A cross-sectional study of 845 young women found a 25% prevalence of codependency. Women with a submissive cultural script were nearly eight times more likely to develop it. This is not a personal failure. It is a predictable outcome of specific social conditioning.

Codependency is a pattern where you organize your emotional life around another person's needs, often at the expense of your own. It is not the same as love, though it can feel identical from the inside. The difference is that love does not require you to disappear.

Overfunctioning is one of the clearest signs of codependency in action. It means taking on responsibilities that belong to someone else: managing their emotions, solving their problems, anticipating their needs before they have expressed them. You do more. They do less. The gap widens.

The 7 Signs You Are Overfunctioning

1. You manage his emotional state as part of your daily routine.

You track his mood when he walks in. You adjust the atmosphere of the room based on how he seems. You preemptively soften things to avoid triggering him.

2. You solve problems he has not asked you to solve.

You research solutions to his work issues. You call his family members on his behalf. You handle logistics he is capable of handling himself.

3. You feel responsible when he is unhappy.

His bad day feels like your failure. His frustration feels like something you caused or need to fix.

4. You cannot stop helping even when it is not working.

You know your efforts are not changing anything. You continue anyway because stopping feels like abandonment.

5. You have lost track of your own needs.

When someone asks what you want, you genuinely do not know. The question feels foreign.

6. You feel resentful but cannot stop giving.

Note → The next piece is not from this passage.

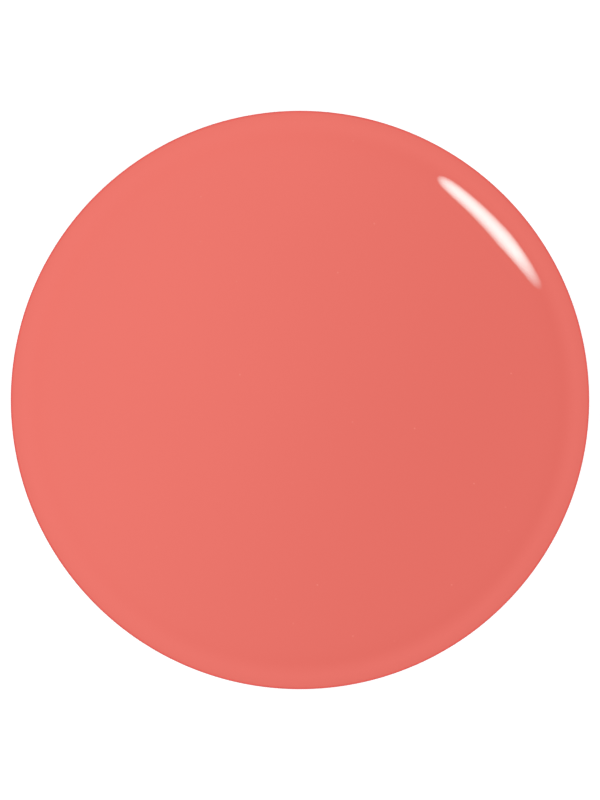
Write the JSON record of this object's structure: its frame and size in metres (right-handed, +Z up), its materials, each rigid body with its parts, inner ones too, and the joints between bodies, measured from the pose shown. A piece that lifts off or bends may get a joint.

The resentment builds. You do not address it. You give more, hoping the resentment will resolve itself.

7. You are more invested in the relationship than he is.

You track the relationship's health. You initiate repair after conflict. You think about the future of the partnership more than he appears to.

Why This Happens

Overfunctioning often begins in childhood. Research links parentification, when a child takes on adult emotional or practical responsibilities because a parent cannot or does not, to people-pleasing, overfunctioning, and difficulty receiving support in adulthood. If you learned early that your job was to manage the emotional environment around you, that role followed you into your adult relationships.

Kolenova et al. (2024) found that women with high codependency show lower self-esteem and greater self-blame than women without it. The pattern is self-reinforcing. You overfunction, the other person underfunctions, you interpret their underfunctioning as evidence that you need to do more.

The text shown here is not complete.